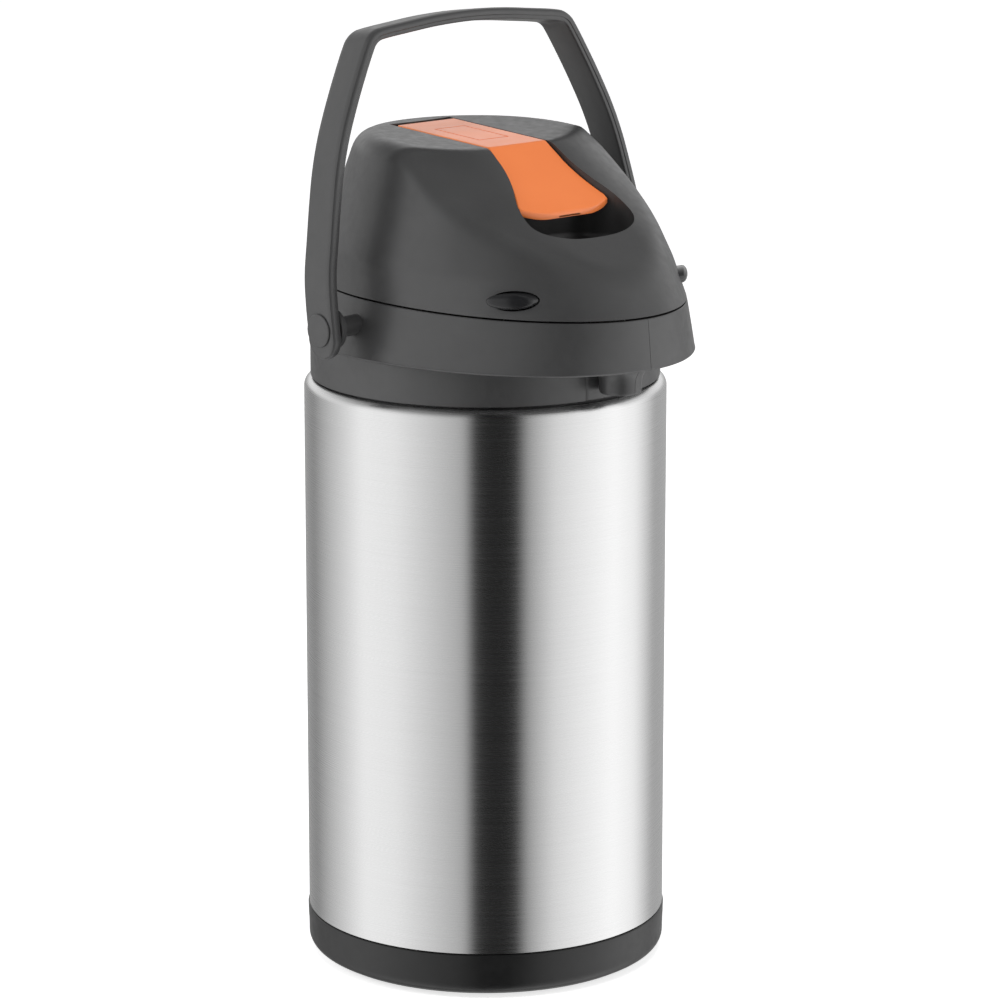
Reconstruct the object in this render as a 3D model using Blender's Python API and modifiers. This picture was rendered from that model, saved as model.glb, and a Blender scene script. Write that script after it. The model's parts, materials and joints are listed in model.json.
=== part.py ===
"""Lever airpot: a vacuum flask in a steel jacket, with a hinged pump lid and a carrying handle.

The origin is on the body's axis, on the surface that the airpot stands on. +Z is up and the
spout points along -Y. Sizes are given in millimetres and turned into metres when meshes are made.
"""
import math

import bmesh
import bpy
from mathutils import Matrix, Vector

MM = 0.001
GAP = 0.3            # clearance between pieces that touch

# Body
BODY_R = 83.0        # steel jacket
BASE_TOP = 20.95     # top edge of the base cup
BODY_TOP = 272.6     # top of the jacket's rounded shoulder
SHOULDER_R = 4.5
JACKET_WALL = 0.8
FOOT_R = 77.6        # where the base cup meets the table

# Vacuum flask
FLASK_R = 74.0
FLASK_BOTTOM = 28.0
NECK_R = 37.5
VACUUM_GAP = 5.0
FLASK_WALL = 1.2

# Collar
COLLAR_R = 80.0
COLLAR_BOTTOM = 273.4
BEAK_BOTTOM = 290.4
BEAK_A, BEAK_B = 80.5, 110.0       # half width and forward reach at the beak's lower edge
SEAM_A, SEAM_B, SEAM_C = 74.5, 107.0, 78.0   # half width, forward and rearward reach at the seam
SEAM_FRONT = 314.2   # height of the lid seam at the tip of the beak
SEAM_TILT = 0.030    # rise of the seam for each millimetre towards the back
SEAM_GAP = 0.9
COLLAR_WALL = 2.8
DECK_TOP = 304.0
DECK = 3.0
MOUTH_R = 41.0

# Lid
BAND_TOP = 330.0     # the side leans in above this height
SIDE_LEAN = 0.26     # inward slope of the sides above the band
FRONT_LEAN = 0.625   # inward slope of the front
CREASE_Y, CREASE_Z = -24.0, 380.4  # front edge of the flat top, on the centre line
APRON_SLOPE = math.radians(34.1)
APRON_FLAT, APRON_SWEEP = 20.0, 0.012   # half width of its flat middle, and how its sides curve back
TOP_DISH = 0.0007    # how the flat top rises to its sides
TOP_TILT = math.radians(3.0)
TOP_EDGE, APRON_EDGE = 9.0, 3.5    # how wide the soft edges along the sides are
LID_WALL = 2.6
RECESS_FLOOR = 336.4
RECESS_HALF, RECESS_Y, RECESS_FRONT = 30.6, -62.5, -75.5
LID_BASE_Z = 321.0
LID_BASE_T = 3.0
LID_SCREWS = [(50, 32), (-50, 32), (44, -40), (-44, -40)]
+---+
STATED TASK:
Write out exactly, please, the lines beginning at the start of the material and ending with the line that holds "MOUTH_R = 41.0", both included.

SOLVED EXERCISE:
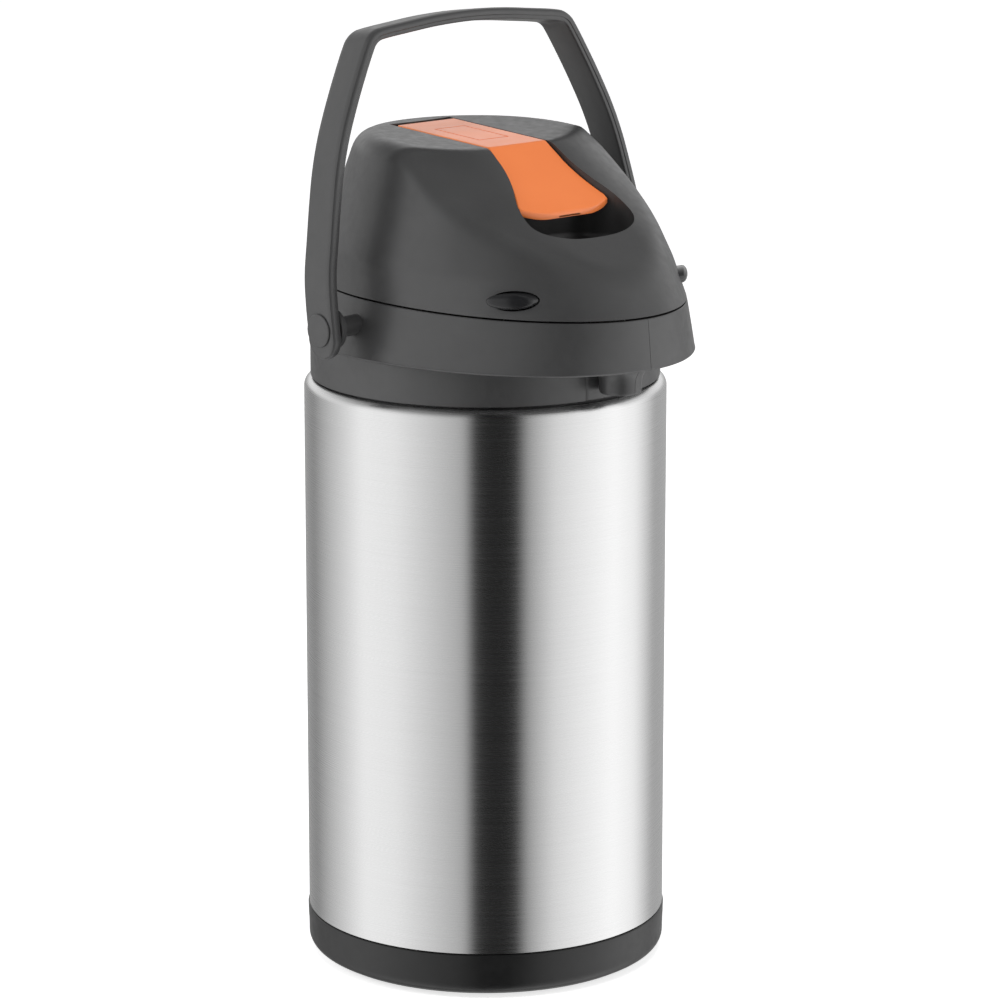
Reconstruct the object in this render as a 3D model using Blender's Python API and modifiers. This picture was rendered from that model, saved as model.glb, and a Blender scene script. Write that script after it. The model's parts, materials and joints are listed in model.json.
=== part.py ===
"""Lever airpot: a vacuum flask in a steel jacket, with a hinged pump lid and a carrying handle.

The origin is on the body's axis, on the surface that the airpot stands on. +Z is up and the
spout points along -Y. Sizes are given in millimetres and turned into metres when meshes are made.
"""
import math

import bmesh
import bpy
from mathutils import Matrix, Vector

MM = 0.001
GAP = 0.3            # clearance between pieces that touch

# Body
BODY_R = 83.0        # steel jacket
BASE_TOP = 20.95     # top edge of the base cup
BODY_TOP = 272.6     # top of the jacket's rounded shoulder
SHOULDER_R = 4.5
JACKET_WALL = 0.8
FOOT_R = 77.6        # where the base cup meets the table

# Vacuum flask
FLASK_R = 74.0
FLASK_BOTTOM = 28.0
NECK_R = 37.5
VACUUM_GAP = 5.0
FLASK_WALL = 1.2

# Collar
COLLAR_R = 80.0
COLLAR_BOTTOM = 273.4
BEAK_BOTTOM = 290.4
BEAK_A, BEAK_B = 80.5, 110.0       # half width and forward reach at the beak's lower edge
SEAM_A, SEAM_B, SEAM_C = 74.5, 107.0, 78.0   # half width, forward and rearward reach at the seam
SEAM_FRONT = 314.2   # height of the lid seam at the tip of the beak
SEAM_TILT = 0.030    # rise of the seam for each millimetre towards the back
SEAM_GAP = 0.9
COLLAR_WALL = 2.8
DECK_TOP = 304.0
DECK = 3.0
MOUTH_R = 41.0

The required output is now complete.